Con el derrumbe de lo moral, se hunde lo humano del hombre. Uno de los signos más palpables de este deterioro y de lo poco que, con frecuencia, se tiene en cuenta al hombre es la falta de respeto al niño no nacido.

Como se ha dicho, en cada uno de los niños muertos antes de nacer se pone en cuestión el valor de la vida de todos, también de los adultos. Hay una relación honda, más estrecha de lo que parece, entre la permisividad para con el aborto en los países de la opulencia y la gravísima insolidaridad con los países del tercer mundo, o con las bolsas de pobreza y marginación cada vez más numerosas en nuestra mismas sociedades.

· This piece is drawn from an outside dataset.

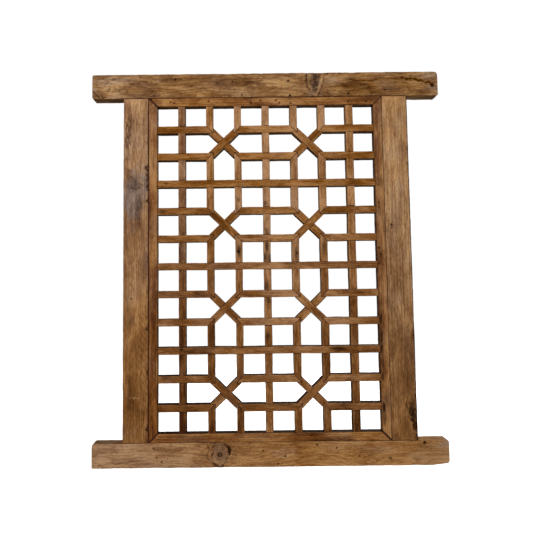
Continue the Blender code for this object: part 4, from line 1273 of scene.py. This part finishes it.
def make_stage_piece(name, mesh, material):
    """A floor or backdrop, which is seen but throws no light back on the screen."""
    piece = bpy.data.objects.new(name, mesh)
    piece.data.materials.append(material)
    piece.visible_diffuse = False
    piece.visible_glossy = False
    bpy.context.scene.collection.objects.link(piece)
    return piece


def make_studio():
    """A white floor and backdrop, soft light from the front and a weaker one behind."""
    world = bpy.data.worlds.new("studio")
    world.use_nodes = True
    background = world.node_tree.nodes["Background"]
    background.inputs["Color"].default_value = (1.0, 1.0, 1.0, 1.0)
    background.inputs["Strength"].default_value = 0.25
    bpy.context.scene.world = world
    bpy.context.scene.view_settings.view_transform = "Standard"
    middle = Vector((0.0, FRAME_FRONT, (LATTICE_TOP + LATTICE_BOTTOM) / 2))
    make_light("front softbox", middle + Vector((-1.0, -2.6, 1.1)), middle, 1.5, 72)
    make_light("back softbox", middle + Vector((0.9, 2.6, 0.8)), middle, 2.0, 45)

    paper = bpy.data.materials.new("white paper")
    paper.use_nodes = True
    paper_shader = paper.node_tree.nodes["Principled BSDF"]
    paper_shader.inputs["Base Color"].default_value = to_linear("fafafa")
    paper_shader.inputs["Roughness"].default_value = 0.95
    paper_shader.inputs["Emission Color"].default_value = (1.0, 1.0, 1.0, 1.0)
    paper_shader.inputs["Emission Strength"].default_value = 0.8
    floor_mesh = bpy.data.meshes.new("floor")
    floor_z = cad_box[0][2] - 0.25
    reach = 9.0
    floor_mesh.from_pydata(
        [(-reach, -reach, floor_z), (reach, -reach, floor_z), (reach, reach, floor_z), (-reach, reach, floor_z)],
        [], [(0, 1, 2, 3)])
    make_stage_piece("floor", floor_mesh, paper)

    glow = bpy.data.materials.new("white backdrop")
    glow.use_nodes = True
    glow_shader = glow.node_tree.nodes["Principled BSDF"]
    glow_shader.inputs["Base Color"].default_value = (0.0, 0.0, 0.0, 1.0)
    glow_shader.inputs["Emission Color"].default_value = (1.0, 1.0, 1.0, 1.0)
    glow_shader.inputs["Emission Strength"].default_value = 1.0
    ball = bmesh.new()
    bmesh.ops.create_uvsphere(ball, u_segments=48, v_segments=24, radius=reach)
    backdrop_mesh = bpy.data.meshes.new("backdrop")
    ball.to_mesh(backdrop_mesh)
    ball.free()
    backdrop = make_stage_piece("backdrop", backdrop_mesh, glow)
    backdrop.visible_shadow = False
    backdrop.visible_transmission = False


make_head_beam()
make_sill_beam()
make_left_stile()
make_right_stile()
make_strips()
make_rails()
make_posts()
make_diagonals()
make_camera()
make_studio()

La falta de respeto a la vida del ser humano, incluido la del no nacido, mina las bases de un Estado de derecho. La legislación española vigente ha dado en este tema pasos en la dirección opuesta a la defensa del derecho de la vida y, por eso, ha avanzado hacia la desmoralización de nuestro pueblo y en el desprecio del hombre. El asunto de la droga, su ignominioso e incalificable tráfico o su degradante consumo, que tantísimo nos preocupan, tienen que ver con esta desmoralización de nuestro pueblo, con la permisividad estúpida con que se ha actuado, a veces, y con el deterioro de la verdad del hombre. En toda esta situación hay una cosa clara que no se puede olvidar: El precio de la desmoralización o deterioro moral de nuestra sociedad o del relativismo moral al que se nos acostumbra lo paga siempre la persona humana, y, a la larga, la sociedad formada por personas humanas y no sólo por intereses económicos o políticos. No se puede hacer mayor daño a un pueblo que el desarticular su vida moral. Por eso, el voto habría de encaminarse a hacer posible el rearme de la vida moral de nuestro pueblo, a la superación de toda corrupción, a la recuperación y a afirmación defensa y promoción del valor inalienable de la persona humana como base de todo ordenamiento social, político y económico. Con el voto responsable se ha de contribuir a que se haga posible en España una democracia sustentada en la verdad del hombre y en la ética. El voto responsable debería favorecer aquellas formaciones políticas que se comprometan en el trabajo por los valores éticos y la verdad y vida del hombre, por la defensa y tutela de nuestra niñez y de nuestra juventud, con una auténtica educación que vaya a lo profundo del corazón y a la siembra de valores hondamente humanos , y por el reconocimiento efectivo de la dignidad, verdad y
grandeza de la familia y del amor humano. El voto, en suma, ha de contribuir al saneamiento de la sociedad, y al impulso de una cultura de la vida y de la solidaridad
entre nosotros, erradicando o paliando las múltiples y nuevas pobrezas, actuando en la fuente de sus raíces.

Sin olvidar nunca que el voto también ha de buscar favorecer el  desarrollo normal de la apertura del hombre a Dios, fuente suprema de la dignidad y libertad de la persona humana y fundamento de su verdad. No deberíamos dejar de «considerar a qué oscuras perspectivas podría conducir la exclusión de Dios de la vida pública, de Dios como último juez de la ética y supremo garante contra los abusos de poder ejercidos por el hombre sobre el hombre» (San Juan Pablo II al Parlamento Europeo).